**Stated exercise**
Find every line in the records below that holds the word "parts", and copy each one.

**Records shown**
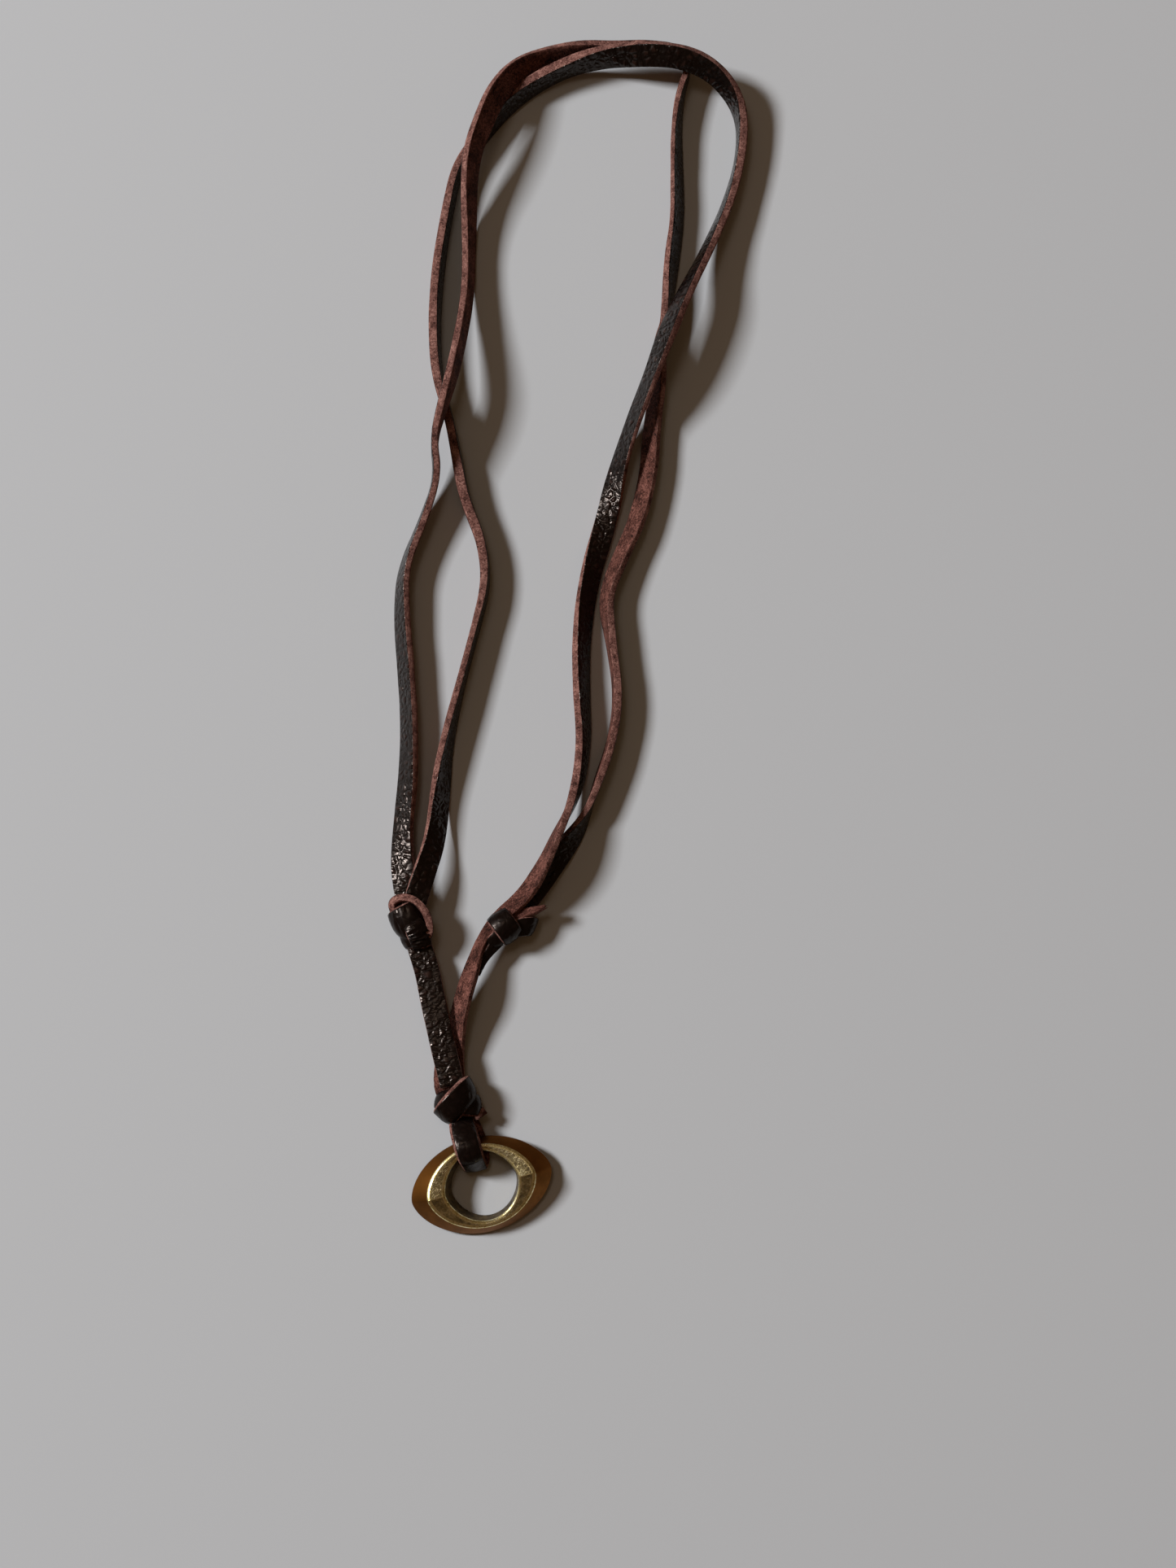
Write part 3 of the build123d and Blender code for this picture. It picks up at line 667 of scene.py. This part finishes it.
==
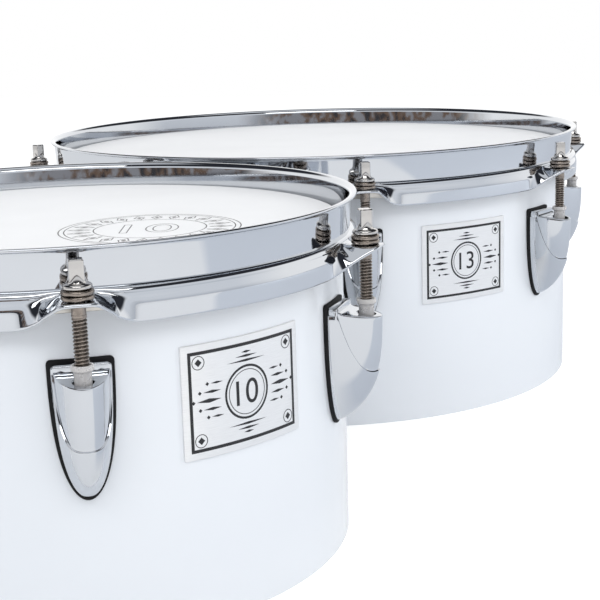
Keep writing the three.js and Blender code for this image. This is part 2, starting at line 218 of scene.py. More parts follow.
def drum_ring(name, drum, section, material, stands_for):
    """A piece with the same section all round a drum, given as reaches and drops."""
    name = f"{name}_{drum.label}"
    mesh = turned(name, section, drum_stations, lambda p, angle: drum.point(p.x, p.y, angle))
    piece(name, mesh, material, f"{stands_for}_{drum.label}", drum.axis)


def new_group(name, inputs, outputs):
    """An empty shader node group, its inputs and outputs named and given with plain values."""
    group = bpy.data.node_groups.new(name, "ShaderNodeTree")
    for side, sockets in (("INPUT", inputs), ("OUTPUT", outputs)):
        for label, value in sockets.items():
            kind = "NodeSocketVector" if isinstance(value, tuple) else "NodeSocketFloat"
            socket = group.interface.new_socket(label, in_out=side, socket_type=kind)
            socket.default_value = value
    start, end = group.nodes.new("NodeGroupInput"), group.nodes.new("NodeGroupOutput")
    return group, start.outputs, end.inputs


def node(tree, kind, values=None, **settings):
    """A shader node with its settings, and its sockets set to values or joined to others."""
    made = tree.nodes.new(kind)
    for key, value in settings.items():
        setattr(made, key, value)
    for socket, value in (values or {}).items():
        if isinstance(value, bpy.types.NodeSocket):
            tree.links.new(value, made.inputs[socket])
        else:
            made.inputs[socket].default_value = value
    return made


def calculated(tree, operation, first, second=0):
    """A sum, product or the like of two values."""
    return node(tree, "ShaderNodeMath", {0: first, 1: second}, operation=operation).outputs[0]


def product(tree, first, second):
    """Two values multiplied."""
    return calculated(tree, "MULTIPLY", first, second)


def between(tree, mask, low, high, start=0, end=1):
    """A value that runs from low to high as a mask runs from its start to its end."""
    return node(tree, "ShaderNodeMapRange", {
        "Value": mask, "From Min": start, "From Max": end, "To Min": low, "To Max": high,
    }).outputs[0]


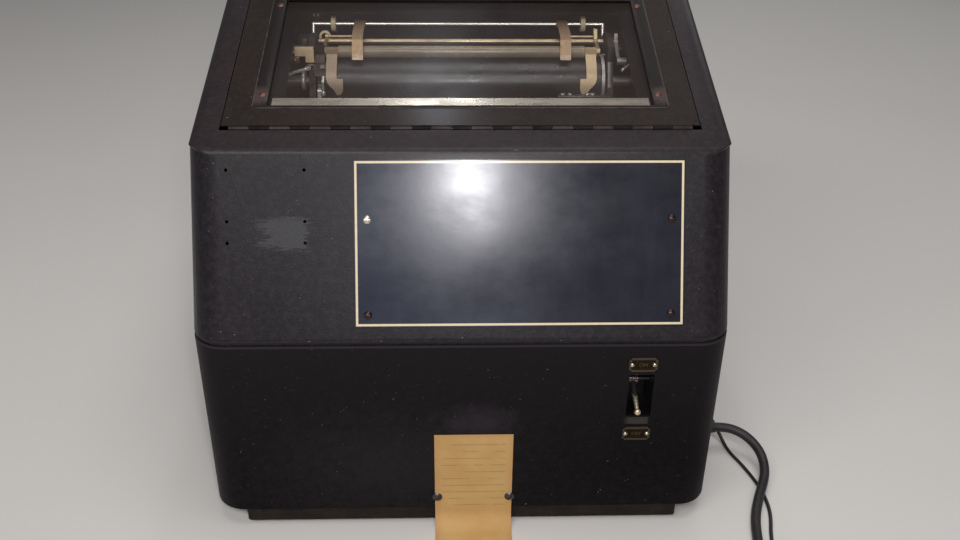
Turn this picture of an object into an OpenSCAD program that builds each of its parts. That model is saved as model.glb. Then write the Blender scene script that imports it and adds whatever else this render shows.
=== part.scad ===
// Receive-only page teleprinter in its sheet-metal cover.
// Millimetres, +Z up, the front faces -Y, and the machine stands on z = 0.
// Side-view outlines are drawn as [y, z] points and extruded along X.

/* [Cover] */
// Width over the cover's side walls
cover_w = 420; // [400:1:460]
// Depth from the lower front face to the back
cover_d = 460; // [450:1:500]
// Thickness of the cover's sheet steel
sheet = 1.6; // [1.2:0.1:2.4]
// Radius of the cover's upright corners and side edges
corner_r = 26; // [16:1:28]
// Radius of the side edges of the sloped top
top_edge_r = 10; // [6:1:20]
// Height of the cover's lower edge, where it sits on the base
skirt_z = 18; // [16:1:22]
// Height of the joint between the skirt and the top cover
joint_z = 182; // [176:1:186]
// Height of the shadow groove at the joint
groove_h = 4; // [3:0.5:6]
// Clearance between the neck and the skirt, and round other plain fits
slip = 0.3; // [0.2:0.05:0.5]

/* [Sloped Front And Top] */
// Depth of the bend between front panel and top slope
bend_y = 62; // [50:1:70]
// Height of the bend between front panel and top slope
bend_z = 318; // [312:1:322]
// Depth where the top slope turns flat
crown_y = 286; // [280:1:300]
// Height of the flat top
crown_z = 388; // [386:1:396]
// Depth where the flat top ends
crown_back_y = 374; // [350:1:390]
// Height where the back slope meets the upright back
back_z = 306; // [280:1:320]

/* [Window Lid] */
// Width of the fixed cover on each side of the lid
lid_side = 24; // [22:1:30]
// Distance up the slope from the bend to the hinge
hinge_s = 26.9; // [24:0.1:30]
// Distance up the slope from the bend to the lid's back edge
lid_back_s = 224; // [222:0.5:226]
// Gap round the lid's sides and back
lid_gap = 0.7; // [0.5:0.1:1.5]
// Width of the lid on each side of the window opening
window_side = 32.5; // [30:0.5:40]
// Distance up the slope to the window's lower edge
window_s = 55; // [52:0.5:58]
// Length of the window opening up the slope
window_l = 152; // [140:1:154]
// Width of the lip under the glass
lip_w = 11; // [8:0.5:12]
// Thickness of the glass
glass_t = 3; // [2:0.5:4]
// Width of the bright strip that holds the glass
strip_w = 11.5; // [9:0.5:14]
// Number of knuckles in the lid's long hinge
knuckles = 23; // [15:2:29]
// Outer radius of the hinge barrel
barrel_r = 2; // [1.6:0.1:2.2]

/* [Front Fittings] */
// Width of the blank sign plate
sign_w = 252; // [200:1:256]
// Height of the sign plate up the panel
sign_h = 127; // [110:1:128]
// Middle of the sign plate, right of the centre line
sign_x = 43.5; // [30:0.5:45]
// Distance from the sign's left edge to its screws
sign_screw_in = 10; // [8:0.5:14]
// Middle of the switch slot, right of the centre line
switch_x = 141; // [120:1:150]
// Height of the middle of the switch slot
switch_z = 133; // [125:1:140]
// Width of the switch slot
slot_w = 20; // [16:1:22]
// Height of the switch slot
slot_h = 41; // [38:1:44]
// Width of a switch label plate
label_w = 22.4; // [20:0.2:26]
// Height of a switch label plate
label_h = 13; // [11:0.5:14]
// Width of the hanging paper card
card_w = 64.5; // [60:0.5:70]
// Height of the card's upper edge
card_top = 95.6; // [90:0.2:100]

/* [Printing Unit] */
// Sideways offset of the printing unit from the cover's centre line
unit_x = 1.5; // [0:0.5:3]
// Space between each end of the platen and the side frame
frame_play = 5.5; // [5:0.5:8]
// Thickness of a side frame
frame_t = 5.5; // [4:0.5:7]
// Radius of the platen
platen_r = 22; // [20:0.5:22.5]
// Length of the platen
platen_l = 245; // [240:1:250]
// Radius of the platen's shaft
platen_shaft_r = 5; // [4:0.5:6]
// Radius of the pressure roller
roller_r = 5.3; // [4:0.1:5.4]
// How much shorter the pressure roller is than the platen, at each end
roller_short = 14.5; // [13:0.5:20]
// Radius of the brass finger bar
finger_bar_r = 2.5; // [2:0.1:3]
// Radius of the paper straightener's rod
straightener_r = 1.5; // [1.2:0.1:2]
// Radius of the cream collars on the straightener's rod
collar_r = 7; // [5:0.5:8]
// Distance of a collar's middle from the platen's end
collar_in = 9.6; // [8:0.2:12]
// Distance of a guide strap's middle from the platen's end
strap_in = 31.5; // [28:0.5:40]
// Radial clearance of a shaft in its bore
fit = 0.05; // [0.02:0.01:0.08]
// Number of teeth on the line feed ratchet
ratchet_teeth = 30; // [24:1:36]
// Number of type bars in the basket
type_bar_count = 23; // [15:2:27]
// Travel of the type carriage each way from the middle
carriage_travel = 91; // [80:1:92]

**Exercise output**
Keep writing the three.js and Blender code for this image. This is part 2, starting at line 218 of scene.py. More parts follow.
Turn this picture of an object into an OpenSCAD program that builds each of its parts. That model is saved as model.glb. Then write the Blender scene script that imports it and adds whatever else this render shows.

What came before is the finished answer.